━━━━━ Data shown ━━━━━
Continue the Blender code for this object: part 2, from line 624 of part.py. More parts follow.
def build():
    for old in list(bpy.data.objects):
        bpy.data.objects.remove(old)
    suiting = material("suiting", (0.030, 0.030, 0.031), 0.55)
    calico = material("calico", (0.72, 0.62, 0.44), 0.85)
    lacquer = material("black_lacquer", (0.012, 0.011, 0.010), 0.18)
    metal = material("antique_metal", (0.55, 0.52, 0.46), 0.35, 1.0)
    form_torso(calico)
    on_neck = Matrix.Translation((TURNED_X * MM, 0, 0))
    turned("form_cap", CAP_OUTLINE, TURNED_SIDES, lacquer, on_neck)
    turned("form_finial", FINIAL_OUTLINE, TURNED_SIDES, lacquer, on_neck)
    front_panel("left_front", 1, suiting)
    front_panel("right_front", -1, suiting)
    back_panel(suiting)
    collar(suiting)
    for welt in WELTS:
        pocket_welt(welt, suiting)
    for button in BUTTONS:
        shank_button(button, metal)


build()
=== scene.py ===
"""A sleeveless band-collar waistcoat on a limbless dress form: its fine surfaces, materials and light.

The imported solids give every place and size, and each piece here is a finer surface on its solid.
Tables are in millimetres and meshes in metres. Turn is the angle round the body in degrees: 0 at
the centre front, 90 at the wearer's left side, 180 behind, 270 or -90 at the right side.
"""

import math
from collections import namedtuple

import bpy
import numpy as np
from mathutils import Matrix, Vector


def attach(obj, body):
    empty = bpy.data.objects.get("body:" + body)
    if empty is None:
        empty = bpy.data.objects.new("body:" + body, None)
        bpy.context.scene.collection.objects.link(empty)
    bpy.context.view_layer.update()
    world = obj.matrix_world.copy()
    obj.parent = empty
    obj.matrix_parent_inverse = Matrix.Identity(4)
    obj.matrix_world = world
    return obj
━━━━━
Starting at the line that contains "back_panel(suiting)" and ending at the line that contains "obj.parent = empty", retype each line exactly; omit everything outside that range.

*Task solution*.
    back_panel(suiting)
    collar(suiting)
    for welt in WELTS:
        pocket_welt(welt, suiting)
    for button in BUTTONS:
        shank_button(button, metal)


build()
=== scene.py ===
"""A sleeveless band-collar waistcoat on a limbless dress form: its fine surfaces, materials and light.

The imported solids give every place and size, and each piece here is a finer surface on its solid.
Tables are in millimetres and meshes in metres. Turn is the angle round the body in degrees: 0 at
the centre front, 90 at the wearer's left side, 180 behind, 270 or -90 at the right side.
"""

import math
from collections import namedtuple

import bpy
import numpy as np
from mathutils import Matrix, Vector


def attach(obj, body):
    empty = bpy.data.objects.get("body:" + body)
    if empty is None:
        empty = bpy.data.objects.new("body:" + body, None)
        bpy.context.scene.collection.objects.link(empty)
    bpy.context.view_layer.update()
    world = obj.matrix_world.copy()
    obj.parent = empty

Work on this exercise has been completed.